Шрифт:
Выбравшись на улицу, я всё гладил свой живот, словно именно ему был благодарен за спасение.
Лыков часто вытирал что-то подтекающее из носа и затем подолгу смотрел на пальцы.
Не прекращая обираться обеими руками, я заметил ноги Буца — он отчего-то был только в одном ботинке.
— Друг-то ваш — наглухо! — сказал мне со страдальческим лицом водитель одной из фур.
Потом дошёл до Лыкова и снова повторил:
— Друг-то ваш — наглухо!
Грех сразу ушёл в отпуск и пропал — хотя бежать оказалось не за чем.
Рассказывали потом, что отец Лыкова договорился в морге — у него там были давние друзья по медицинской учебе. Они дали искомое заключенье, в котором говорилось о Буцеве Вячеславе Егорыче, погибшем под колёсами фуры, — а не за полчаса до этого вследствие столкновения с «восьмёркой» и последующего удара головой об асфальт.
У гражданина Буцева из родственников оказалась только мать, но она в суд не подавала, потому что поверила медицинскому заключению.
«Восьмёрку» быстро отрихтовали и покрасили — через неделю она смотрелась как юная. В благодарность её решили перегнать экспертам из морга — в те времена «восьмёрка» ещё стоила денег.
— Езжай сам, ублюдок, — сказал Лыкову отец и отдал ключи.
Лыков съездил, а что ему.
Возле морга случайно стояли буцевские.
Передав ключи своим спасителям, Лыков вышел на улицу и выстрелил в буцевских из пальца — один на пустом месте поскользнулся и упал. Лыков заикал, часто моргая, и вернулся домой на трамвайчике.
С дорожной милицией старший Лыков тоже договорился, хотя там уже не ясно, в чём выражалась оплата, — эти жлобы всегда стоили серьёзных денег. Может, старший Лыков до сих пор их лечит от мигреней, кто ж нам скажет.
Но, в общем, его сыну даже не пришлось увольняться. Он сейчас офицер, стал куда тяжелей телом, но если есть повод, по-прежнему всё также радостно икает. Только дома не живёт, — вроде бы, отец выгнал, едва вся эта история затихла.
Мне долго казалось, что с отцом их разлучает явное превосходство сына — который мужик, боец и злыдень. Но как-то невзначай выяснилась обратная ситуация: это отец был злыдень и мужик, а сына он, напротив, воспринимал как недоделка и малоумка.
Я не думаю, что отец был прав.
Когда Грех вернулся из отпуска, загоревший, с какой-то вечно кривой улыбкой, они вскоре заново сдружились с Лыковым… а вот я как-то не смог.

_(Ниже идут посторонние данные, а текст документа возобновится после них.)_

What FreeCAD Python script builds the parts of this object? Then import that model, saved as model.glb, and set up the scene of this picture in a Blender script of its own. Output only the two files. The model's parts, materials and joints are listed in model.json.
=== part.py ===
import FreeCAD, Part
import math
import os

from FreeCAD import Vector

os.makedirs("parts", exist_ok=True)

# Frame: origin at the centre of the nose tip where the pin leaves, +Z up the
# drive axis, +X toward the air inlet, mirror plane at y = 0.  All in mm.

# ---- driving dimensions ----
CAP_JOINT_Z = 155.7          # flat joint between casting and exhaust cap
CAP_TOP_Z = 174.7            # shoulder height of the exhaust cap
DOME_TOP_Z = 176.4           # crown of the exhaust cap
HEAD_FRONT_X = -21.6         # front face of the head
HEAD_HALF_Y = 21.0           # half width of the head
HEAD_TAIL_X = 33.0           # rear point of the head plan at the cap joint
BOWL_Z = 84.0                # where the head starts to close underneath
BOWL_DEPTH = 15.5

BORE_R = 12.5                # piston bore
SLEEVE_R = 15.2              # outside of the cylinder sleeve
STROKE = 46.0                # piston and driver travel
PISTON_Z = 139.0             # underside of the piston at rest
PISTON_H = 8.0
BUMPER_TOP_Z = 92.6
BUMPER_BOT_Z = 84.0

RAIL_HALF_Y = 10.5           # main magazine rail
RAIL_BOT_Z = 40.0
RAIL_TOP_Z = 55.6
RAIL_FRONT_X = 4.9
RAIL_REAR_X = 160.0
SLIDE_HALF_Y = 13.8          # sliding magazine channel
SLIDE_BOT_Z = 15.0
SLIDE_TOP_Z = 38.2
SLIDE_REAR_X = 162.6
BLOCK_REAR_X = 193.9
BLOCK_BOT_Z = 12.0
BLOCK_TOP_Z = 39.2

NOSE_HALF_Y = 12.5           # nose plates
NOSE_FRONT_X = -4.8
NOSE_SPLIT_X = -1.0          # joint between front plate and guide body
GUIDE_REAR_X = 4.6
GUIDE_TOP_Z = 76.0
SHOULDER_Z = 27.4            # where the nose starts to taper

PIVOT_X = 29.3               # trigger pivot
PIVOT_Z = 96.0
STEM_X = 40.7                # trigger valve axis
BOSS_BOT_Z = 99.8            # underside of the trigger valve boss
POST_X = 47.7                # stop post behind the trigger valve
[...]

Я вспоминаю иногда заразительный хохот Греха… и ещё как мы, завидев его с девками, спрашивали у них, каламбуря: «Лапа моя, возьмешь грех на душу?» — или: «Не согрешишь — не покаешься!», — под грехом имея в виду кличку нашего друга, а не собственно дурной поступок.
Пока вспоминаю это — сам тихо улыбаюсь, но как подумаю обо всём остальном — не смешно нисколько.
Гланьку я видел два раза.
Один раз — с животом, живот у неё был огромный, а сама Гланька какая-то потеплевшая — даже со стороны чувствовалось, что руки у неё теперь не ледяные, а мягкие, отогретые. Но, может, это в моём летнем троллейбусе, откуда я любовался на беременную Гланю, была такая жара.

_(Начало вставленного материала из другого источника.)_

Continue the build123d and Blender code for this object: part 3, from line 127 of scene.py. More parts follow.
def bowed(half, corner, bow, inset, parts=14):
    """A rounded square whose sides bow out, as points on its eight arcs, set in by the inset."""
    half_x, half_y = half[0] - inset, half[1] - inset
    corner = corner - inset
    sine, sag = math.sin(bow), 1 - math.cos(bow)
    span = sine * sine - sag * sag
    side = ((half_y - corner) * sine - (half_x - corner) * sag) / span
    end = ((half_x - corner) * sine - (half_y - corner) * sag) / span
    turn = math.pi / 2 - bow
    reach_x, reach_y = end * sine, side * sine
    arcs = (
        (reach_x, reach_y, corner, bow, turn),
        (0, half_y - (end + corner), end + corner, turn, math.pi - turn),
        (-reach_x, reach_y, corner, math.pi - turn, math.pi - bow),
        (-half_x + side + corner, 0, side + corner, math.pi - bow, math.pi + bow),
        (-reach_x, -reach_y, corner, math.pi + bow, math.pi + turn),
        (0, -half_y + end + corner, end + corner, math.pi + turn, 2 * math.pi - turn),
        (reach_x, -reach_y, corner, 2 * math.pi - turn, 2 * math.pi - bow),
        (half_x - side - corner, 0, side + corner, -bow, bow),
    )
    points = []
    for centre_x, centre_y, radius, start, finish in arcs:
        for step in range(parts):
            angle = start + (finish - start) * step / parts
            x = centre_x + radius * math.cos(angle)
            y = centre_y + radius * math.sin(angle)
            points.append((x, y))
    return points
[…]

В другой раз, спустя год, мы столкнулись на улице — она размашисто шла мне навстречу, а потом вдруг побежала.
Я остановился, сдурев от радости, и даже распахнул руки: Гланечка!
Но она как побежала — так и сбавила шаг, и только вблизи стало видно, какая она пьяная.
Никуда она не спешила — её просто то качало, то несло, то вбок вело.
— Гланя! — ещё раз окликнул её я.
Она, ничего не видя, прошла мимо меня — вперёд плечом, зажмурившись, боком, — будто я стоял с двух сторон, а ей нужно было протиснуться между.
Что до Шороха — то он уволился.
Как-то я купил большую, мне по колено ростом куклу и направился к нему.
Впрочем, вру опять.
Себе сказал, что к нему, хотя сам, как всегда, подумал о Гланьке: пойду — а она навстречу — а у неё дочь — а у меня кукла — «Я вас искал!» — «Правда?» — «Правда».
Так и дошёл с куклой до шороховского дома, никого не встретив.
Позвонил в звонок, постучал в двери, но в квартире стоял такой пьяный гай, что меня не услышали.
Тут я вспомнил, что окна той комнаты, где спят Шорох и его ребятки, выходят во двор, и, прикинув на глаз, куда именно, пошёл вокруг дома.
Поиск облегчило ещё и то, что у них не было решёток — в то время, как почти на всех на остальных окнах первого этажа были.